Besorgt äußert sich auch Niedersachsens Integrationsministerin Aygül Özkan (CDU). "Es muss klar sein, dass sich jeder Mensch in Deutschland unabhängig von seiner Herkunft oder seines Glaubens an die Werte der freiheitlich-demokratischen Grundordnung zu halten hat", sagte sie.

Und der Koordinationsrat der Muslime in Deutschland stellte die Frage: "In so einer Situation ist es sicher berechtigt zu fragen, was bei aller Legitimität mit der großflächigen Verteilung des Korans durch die Aktion ,Lies‘ bezweckt werden soll." Die Antwort darauf erübrigt sich.

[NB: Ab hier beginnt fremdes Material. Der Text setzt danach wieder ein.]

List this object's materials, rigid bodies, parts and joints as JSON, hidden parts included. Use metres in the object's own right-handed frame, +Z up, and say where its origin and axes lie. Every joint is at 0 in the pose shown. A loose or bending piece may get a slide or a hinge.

Friedrich nannte die Erklärung ein "wichtiges Signal". "Erstmalig haben sich Muslime unterschiedlicher Herkunft und Religiosität in Deutschland gemeinsam mit staatlichen Vertretern auf einen Text verständigt, der in der Ächtung dieser Praktiken unmissverständlich ist". Das Dokument sei somit "eine wichtige Grundlage für die künftige praktische Arbeit zur Eindämmung von häuslicher Gewalt und Zwangsverheiratung."

Die Deutsche Islam Konferenz dient als Dialogforum, um die Integration der Muslime in Deutschland voranzubringen. Zu den Teilnehmern gehören muslimische Einzelpersönlichkeiten, die Vertreter islamischer Verbände und Repräsentanten des deutschen Staates.